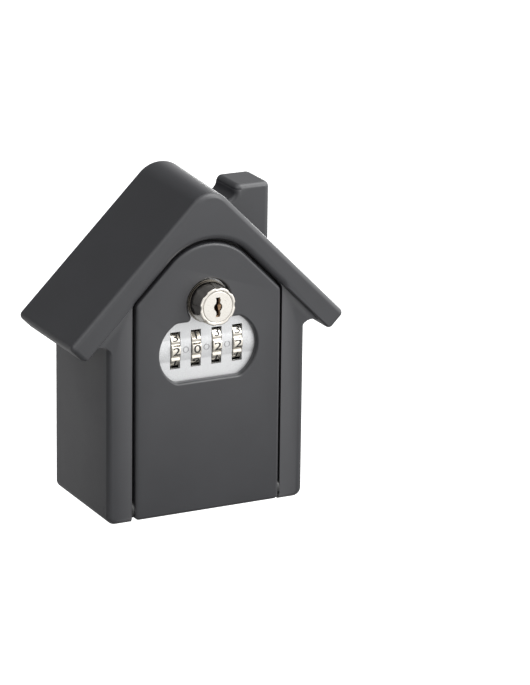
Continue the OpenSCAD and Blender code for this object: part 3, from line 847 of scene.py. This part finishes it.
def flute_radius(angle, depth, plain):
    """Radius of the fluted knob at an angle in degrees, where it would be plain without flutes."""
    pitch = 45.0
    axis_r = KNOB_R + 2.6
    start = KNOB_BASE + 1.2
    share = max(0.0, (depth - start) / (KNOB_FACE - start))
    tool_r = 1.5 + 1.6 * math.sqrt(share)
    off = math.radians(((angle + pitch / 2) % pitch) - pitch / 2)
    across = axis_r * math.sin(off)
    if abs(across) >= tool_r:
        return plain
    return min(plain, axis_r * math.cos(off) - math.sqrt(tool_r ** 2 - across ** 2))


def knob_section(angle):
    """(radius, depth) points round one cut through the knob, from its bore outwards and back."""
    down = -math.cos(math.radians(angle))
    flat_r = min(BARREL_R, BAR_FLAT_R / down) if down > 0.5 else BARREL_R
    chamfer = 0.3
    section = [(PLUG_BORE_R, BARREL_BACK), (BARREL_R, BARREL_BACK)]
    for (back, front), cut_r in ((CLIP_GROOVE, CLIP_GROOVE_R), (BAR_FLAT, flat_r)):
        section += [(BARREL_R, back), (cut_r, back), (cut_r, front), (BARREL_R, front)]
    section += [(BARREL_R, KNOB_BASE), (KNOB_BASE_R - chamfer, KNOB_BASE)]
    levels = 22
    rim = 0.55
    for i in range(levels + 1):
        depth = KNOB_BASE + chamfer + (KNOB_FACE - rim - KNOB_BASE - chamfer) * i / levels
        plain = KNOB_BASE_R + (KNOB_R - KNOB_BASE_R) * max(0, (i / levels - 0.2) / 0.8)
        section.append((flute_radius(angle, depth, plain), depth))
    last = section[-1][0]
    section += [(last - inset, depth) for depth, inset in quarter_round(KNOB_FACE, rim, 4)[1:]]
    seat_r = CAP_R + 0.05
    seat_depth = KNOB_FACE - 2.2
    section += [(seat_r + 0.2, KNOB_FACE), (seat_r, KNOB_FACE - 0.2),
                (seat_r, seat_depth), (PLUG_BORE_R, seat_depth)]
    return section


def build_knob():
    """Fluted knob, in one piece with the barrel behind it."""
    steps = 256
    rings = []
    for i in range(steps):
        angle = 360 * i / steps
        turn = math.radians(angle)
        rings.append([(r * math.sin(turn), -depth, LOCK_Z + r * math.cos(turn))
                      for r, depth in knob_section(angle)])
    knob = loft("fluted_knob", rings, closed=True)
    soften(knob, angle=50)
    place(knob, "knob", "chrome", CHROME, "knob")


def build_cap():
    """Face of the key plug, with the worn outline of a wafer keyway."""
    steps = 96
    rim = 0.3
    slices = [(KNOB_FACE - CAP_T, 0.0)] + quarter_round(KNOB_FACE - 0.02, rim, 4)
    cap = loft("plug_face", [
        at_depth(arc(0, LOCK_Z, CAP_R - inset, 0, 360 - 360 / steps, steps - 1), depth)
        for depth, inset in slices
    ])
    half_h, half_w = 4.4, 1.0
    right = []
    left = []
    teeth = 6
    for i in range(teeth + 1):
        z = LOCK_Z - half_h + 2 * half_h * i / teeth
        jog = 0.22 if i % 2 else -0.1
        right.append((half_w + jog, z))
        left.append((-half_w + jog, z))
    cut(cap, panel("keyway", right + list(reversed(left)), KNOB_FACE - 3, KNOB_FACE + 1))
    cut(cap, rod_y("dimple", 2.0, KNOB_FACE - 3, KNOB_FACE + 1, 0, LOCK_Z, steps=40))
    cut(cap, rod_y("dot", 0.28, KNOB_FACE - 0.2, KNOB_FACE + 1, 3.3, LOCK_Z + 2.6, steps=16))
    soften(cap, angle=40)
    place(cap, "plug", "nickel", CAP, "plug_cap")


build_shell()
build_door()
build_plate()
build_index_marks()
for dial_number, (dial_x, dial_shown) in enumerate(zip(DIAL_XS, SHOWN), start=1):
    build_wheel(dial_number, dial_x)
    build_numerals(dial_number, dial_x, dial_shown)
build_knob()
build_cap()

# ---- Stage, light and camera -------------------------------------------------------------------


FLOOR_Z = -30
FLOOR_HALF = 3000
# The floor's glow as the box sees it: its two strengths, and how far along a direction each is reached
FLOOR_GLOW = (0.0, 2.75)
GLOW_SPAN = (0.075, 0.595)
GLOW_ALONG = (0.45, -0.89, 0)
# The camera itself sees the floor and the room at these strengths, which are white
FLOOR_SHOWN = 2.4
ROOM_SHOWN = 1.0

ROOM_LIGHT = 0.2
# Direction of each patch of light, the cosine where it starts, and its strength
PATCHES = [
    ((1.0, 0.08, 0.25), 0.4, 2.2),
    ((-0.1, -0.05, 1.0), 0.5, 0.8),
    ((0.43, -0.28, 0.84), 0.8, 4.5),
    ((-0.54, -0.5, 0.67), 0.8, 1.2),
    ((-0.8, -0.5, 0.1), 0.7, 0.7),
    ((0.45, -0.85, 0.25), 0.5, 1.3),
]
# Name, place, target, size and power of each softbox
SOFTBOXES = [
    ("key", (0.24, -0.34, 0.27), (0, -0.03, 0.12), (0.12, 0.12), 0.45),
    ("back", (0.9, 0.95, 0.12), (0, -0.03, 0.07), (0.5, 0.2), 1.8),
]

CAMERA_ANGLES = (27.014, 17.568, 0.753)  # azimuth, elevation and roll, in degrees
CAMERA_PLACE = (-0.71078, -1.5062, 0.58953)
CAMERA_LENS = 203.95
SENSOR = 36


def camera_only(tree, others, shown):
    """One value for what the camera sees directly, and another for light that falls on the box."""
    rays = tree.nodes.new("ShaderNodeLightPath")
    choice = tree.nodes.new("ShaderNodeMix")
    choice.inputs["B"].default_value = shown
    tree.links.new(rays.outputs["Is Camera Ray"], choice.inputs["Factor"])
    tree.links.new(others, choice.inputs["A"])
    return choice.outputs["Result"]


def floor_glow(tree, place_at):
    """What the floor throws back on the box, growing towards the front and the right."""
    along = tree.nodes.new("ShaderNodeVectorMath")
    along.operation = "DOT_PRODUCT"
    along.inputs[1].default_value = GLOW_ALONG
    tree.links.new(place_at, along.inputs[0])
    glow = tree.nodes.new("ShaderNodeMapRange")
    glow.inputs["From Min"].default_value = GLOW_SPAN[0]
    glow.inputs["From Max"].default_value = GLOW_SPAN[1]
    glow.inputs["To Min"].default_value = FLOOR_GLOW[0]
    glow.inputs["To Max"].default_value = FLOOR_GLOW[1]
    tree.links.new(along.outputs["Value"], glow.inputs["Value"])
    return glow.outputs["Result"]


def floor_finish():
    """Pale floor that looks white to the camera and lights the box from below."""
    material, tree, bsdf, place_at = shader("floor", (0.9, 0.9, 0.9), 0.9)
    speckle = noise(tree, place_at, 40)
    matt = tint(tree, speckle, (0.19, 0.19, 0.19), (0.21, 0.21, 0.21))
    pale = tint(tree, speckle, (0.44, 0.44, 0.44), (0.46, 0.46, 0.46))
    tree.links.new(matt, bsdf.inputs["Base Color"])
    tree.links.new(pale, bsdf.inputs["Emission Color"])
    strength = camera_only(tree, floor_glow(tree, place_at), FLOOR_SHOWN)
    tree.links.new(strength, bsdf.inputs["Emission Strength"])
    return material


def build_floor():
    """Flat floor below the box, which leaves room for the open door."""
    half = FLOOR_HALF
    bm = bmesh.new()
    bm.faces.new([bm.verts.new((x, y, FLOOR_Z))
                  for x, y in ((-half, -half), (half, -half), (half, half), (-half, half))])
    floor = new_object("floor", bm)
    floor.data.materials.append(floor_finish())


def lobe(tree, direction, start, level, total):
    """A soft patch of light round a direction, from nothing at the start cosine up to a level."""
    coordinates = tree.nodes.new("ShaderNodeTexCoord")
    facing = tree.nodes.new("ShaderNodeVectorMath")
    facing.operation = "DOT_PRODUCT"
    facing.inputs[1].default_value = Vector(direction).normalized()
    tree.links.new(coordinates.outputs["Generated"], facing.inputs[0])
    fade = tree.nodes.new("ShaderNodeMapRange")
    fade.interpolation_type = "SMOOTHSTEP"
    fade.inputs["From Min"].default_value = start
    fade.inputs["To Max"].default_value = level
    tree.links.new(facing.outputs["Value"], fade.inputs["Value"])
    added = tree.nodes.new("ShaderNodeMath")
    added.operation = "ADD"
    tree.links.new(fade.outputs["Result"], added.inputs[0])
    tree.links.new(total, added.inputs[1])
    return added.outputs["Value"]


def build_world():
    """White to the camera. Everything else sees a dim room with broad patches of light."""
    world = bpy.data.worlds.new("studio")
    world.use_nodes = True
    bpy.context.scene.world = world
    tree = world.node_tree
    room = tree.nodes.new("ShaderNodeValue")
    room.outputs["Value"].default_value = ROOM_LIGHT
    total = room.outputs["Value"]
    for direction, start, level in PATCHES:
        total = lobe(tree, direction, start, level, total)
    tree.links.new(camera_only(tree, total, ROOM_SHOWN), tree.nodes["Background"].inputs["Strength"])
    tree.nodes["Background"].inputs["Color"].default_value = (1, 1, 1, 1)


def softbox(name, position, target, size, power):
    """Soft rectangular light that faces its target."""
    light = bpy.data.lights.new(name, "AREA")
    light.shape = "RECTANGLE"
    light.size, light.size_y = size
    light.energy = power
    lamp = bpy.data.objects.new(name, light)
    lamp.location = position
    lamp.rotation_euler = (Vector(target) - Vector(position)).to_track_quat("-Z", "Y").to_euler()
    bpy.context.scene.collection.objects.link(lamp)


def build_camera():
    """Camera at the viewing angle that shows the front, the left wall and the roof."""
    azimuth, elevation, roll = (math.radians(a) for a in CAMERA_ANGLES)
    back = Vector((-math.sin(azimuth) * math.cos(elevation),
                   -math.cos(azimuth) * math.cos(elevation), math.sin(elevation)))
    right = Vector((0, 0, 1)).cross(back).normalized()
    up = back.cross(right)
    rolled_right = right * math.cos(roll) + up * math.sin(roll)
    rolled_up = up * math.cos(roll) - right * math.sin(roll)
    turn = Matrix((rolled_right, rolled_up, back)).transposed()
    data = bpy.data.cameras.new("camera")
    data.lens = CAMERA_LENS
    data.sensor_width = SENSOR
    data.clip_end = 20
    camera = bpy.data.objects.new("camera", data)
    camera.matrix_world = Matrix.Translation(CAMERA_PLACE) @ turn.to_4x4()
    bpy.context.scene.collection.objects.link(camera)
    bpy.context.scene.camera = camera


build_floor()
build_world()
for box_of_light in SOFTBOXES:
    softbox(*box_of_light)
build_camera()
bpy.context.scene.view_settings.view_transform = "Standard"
——
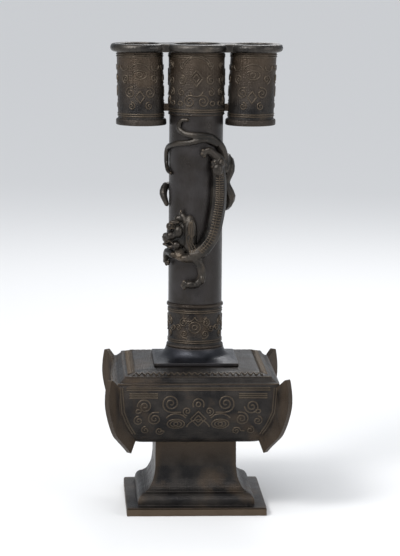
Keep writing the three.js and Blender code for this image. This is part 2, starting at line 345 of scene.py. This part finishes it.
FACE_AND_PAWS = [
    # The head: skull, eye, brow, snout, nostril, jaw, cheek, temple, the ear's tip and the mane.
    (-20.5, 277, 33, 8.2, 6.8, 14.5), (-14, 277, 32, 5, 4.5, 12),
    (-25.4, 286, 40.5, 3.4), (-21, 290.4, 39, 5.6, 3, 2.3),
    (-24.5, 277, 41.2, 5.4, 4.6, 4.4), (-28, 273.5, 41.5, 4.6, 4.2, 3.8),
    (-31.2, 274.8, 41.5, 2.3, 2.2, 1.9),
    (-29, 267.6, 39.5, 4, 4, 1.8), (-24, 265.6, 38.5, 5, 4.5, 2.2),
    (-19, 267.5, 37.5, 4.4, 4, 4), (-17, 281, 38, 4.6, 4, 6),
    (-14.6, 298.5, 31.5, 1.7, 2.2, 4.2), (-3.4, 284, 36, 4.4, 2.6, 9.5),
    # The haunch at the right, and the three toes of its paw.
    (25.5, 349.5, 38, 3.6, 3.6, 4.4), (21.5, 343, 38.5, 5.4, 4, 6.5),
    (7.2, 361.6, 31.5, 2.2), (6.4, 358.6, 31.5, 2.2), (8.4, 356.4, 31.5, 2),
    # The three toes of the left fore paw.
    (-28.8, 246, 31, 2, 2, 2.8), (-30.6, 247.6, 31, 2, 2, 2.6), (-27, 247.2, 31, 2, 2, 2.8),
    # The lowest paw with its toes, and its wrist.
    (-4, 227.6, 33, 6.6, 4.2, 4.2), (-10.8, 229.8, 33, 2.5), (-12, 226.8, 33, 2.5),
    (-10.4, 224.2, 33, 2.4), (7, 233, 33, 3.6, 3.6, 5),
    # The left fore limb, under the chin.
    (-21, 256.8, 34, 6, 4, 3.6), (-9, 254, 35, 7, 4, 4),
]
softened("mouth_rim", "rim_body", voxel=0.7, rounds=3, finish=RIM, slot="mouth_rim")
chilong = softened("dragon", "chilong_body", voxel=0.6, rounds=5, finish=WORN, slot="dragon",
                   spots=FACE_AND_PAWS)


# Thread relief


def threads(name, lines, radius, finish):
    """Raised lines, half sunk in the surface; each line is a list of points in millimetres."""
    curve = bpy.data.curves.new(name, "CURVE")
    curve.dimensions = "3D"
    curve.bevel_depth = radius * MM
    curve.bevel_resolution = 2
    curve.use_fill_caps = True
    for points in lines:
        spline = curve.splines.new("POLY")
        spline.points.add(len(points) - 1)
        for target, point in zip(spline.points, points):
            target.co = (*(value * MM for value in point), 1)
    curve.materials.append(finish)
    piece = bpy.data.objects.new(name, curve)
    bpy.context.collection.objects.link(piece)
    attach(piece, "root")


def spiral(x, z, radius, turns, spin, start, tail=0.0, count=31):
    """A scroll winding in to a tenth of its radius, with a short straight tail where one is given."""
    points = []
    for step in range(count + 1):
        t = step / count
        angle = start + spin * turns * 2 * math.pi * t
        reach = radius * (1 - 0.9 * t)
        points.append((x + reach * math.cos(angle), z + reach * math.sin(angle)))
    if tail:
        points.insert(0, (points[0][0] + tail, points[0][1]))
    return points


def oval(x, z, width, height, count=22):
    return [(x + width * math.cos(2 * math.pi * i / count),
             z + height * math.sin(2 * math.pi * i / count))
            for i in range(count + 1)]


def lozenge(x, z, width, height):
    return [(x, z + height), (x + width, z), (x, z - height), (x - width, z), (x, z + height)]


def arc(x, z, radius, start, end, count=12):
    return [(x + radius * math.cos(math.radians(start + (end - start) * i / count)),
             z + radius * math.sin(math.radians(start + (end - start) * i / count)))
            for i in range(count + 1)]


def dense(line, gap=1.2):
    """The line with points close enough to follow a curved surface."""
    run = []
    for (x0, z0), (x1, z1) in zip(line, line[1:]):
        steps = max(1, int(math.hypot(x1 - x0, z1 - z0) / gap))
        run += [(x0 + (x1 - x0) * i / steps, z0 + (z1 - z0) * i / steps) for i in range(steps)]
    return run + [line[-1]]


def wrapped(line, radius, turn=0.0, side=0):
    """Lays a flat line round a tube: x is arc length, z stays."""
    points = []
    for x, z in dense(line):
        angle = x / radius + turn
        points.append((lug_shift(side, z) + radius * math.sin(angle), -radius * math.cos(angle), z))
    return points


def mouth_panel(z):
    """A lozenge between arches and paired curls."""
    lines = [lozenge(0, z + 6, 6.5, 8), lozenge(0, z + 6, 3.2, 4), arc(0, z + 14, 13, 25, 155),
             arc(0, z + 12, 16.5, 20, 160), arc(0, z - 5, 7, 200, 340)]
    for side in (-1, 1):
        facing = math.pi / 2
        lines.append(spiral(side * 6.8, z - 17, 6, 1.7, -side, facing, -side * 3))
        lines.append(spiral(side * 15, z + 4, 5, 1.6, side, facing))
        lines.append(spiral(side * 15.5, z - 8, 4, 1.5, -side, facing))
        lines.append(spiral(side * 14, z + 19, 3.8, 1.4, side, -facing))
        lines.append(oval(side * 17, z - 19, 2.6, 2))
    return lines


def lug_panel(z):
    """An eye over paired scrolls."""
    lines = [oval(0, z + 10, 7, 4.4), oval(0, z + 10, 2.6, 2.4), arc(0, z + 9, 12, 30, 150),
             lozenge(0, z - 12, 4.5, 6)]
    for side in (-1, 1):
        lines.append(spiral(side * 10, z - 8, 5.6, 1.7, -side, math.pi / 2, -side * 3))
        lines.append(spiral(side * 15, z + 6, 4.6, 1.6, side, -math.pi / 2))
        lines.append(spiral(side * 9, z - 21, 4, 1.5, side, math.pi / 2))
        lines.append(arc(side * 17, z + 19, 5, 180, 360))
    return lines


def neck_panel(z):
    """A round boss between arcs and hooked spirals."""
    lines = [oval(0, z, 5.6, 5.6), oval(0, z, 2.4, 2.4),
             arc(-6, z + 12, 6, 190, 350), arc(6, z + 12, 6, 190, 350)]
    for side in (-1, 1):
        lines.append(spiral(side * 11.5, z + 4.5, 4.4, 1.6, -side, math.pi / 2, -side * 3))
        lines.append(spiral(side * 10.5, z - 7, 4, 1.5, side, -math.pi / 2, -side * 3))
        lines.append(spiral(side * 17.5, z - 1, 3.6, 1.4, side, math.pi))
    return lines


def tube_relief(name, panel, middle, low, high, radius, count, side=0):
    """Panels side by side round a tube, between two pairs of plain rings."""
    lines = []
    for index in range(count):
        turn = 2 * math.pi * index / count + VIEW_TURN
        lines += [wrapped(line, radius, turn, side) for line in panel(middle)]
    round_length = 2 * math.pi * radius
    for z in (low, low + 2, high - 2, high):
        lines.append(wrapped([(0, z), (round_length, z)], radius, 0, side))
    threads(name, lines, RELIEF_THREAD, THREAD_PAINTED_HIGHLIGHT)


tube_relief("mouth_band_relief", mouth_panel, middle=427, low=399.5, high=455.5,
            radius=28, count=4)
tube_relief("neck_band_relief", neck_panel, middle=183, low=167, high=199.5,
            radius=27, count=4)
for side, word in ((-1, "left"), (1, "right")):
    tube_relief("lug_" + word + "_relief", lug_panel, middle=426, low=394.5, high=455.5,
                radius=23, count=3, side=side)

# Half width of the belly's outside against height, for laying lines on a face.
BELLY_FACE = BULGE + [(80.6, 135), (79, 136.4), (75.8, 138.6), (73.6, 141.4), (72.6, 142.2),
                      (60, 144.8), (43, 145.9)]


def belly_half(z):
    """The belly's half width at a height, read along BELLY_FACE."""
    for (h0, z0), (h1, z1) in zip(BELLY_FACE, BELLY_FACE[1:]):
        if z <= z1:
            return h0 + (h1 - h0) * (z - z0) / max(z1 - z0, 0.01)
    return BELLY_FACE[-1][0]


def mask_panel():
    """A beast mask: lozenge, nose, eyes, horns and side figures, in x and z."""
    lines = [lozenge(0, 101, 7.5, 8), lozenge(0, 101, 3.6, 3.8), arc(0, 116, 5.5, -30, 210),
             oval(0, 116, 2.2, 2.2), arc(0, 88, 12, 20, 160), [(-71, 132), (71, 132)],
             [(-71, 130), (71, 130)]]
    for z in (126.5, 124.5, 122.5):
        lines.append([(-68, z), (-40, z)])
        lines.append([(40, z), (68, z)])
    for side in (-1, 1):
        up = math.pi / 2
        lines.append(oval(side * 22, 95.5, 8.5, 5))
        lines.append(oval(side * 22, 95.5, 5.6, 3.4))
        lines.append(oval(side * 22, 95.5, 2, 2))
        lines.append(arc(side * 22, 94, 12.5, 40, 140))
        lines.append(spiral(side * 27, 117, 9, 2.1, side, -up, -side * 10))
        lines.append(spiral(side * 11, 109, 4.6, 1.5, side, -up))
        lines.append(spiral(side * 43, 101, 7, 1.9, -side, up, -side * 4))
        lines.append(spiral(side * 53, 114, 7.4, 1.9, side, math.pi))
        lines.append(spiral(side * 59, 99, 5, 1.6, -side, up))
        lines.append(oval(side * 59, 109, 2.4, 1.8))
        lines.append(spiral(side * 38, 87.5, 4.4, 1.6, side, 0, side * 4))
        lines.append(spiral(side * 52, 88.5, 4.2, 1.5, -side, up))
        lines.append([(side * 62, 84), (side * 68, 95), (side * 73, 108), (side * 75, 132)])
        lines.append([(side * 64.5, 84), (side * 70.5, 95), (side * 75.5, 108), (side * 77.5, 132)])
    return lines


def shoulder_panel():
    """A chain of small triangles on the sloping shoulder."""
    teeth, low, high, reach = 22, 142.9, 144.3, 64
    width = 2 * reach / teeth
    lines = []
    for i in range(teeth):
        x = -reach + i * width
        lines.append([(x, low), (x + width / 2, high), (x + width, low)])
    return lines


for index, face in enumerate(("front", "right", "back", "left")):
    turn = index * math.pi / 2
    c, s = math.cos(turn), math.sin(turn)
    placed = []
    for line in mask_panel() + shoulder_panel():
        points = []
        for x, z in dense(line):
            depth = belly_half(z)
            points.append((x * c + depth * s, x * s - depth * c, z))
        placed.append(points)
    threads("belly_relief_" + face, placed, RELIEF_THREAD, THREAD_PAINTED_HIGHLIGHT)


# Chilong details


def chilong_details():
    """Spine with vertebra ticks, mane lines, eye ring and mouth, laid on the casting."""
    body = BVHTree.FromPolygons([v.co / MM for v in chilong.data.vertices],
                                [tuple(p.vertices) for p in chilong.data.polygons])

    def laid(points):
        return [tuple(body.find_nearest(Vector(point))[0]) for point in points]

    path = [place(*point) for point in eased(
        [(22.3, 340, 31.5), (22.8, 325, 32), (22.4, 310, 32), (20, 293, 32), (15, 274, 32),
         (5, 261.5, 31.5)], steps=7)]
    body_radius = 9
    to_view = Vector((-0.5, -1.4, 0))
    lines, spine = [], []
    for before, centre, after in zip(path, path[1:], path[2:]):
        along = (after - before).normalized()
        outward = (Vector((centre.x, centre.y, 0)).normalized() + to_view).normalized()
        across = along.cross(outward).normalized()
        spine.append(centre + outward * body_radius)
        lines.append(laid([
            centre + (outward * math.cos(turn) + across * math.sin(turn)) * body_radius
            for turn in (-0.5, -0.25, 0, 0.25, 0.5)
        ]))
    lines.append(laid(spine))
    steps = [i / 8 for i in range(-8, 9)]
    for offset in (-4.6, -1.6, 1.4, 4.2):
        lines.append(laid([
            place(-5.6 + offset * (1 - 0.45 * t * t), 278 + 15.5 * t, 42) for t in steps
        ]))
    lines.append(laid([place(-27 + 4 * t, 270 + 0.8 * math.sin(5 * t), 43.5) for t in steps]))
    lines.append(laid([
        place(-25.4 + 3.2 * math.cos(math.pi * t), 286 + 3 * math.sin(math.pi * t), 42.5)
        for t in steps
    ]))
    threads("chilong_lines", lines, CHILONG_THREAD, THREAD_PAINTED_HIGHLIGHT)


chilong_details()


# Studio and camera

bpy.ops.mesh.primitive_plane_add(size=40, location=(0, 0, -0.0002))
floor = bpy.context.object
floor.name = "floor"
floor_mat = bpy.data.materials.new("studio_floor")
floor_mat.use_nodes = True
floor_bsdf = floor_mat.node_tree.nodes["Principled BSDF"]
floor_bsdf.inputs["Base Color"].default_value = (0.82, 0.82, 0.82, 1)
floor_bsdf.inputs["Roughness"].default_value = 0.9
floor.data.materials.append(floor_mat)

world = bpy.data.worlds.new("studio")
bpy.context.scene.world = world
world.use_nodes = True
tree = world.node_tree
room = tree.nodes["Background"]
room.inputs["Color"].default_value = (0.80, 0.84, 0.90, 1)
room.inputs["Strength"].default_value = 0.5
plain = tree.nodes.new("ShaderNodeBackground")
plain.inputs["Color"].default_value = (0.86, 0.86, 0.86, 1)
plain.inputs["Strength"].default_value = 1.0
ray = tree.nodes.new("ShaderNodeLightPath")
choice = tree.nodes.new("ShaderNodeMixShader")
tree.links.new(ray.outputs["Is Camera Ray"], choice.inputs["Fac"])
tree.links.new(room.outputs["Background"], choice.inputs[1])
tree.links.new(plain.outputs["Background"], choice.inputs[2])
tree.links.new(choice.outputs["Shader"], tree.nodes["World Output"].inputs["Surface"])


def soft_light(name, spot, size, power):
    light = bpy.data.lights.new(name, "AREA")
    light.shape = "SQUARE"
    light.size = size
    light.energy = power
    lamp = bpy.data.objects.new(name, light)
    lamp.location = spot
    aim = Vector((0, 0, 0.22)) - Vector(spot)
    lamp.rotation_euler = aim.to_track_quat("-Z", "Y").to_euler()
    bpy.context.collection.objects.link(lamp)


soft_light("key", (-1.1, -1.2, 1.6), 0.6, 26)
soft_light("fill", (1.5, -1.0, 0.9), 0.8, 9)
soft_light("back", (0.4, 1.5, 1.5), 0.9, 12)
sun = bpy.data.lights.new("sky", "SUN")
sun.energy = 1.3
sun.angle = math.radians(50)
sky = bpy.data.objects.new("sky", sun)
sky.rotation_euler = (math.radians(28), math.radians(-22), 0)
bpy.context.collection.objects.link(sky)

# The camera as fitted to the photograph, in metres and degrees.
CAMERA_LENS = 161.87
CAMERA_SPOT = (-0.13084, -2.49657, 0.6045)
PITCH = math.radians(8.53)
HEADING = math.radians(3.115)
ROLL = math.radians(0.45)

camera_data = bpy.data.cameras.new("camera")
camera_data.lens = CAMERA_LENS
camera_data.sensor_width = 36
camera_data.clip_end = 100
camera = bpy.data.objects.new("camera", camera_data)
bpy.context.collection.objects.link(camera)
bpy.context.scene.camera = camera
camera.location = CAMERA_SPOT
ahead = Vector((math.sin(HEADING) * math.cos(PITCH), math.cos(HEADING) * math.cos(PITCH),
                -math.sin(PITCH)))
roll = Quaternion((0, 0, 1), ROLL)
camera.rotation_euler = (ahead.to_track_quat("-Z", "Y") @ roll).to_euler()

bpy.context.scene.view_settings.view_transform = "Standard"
——
▸ **DIRECTIVE**
Starting at the line that contains "Continue the OpenSCAD", repeat each line exactly, and stop after the line that contains "return min(plain, axis_r".

▸ **RESPONSE**
Continue the OpenSCAD and Blender code for this object: part 3, from line 847 of scene.py. This part finishes it.
def flute_radius(angle, depth, plain):
    """Radius of the fluted knob at an angle in degrees, where it would be plain without flutes."""
    pitch = 45.0
    axis_r = KNOB_R + 2.6
    start = KNOB_BASE + 1.2
    share = max(0.0, (depth - start) / (KNOB_FACE - start))
    tool_r = 1.5 + 1.6 * math.sqrt(share)
    off = math.radians(((angle + pitch / 2) % pitch) - pitch / 2)
    across = axis_r * math.sin(off)
    if abs(across) >= tool_r:
        return plain
    return min(plain, axis_r * math.cos(off) - math.sqrt(tool_r ** 2 - across ** 2))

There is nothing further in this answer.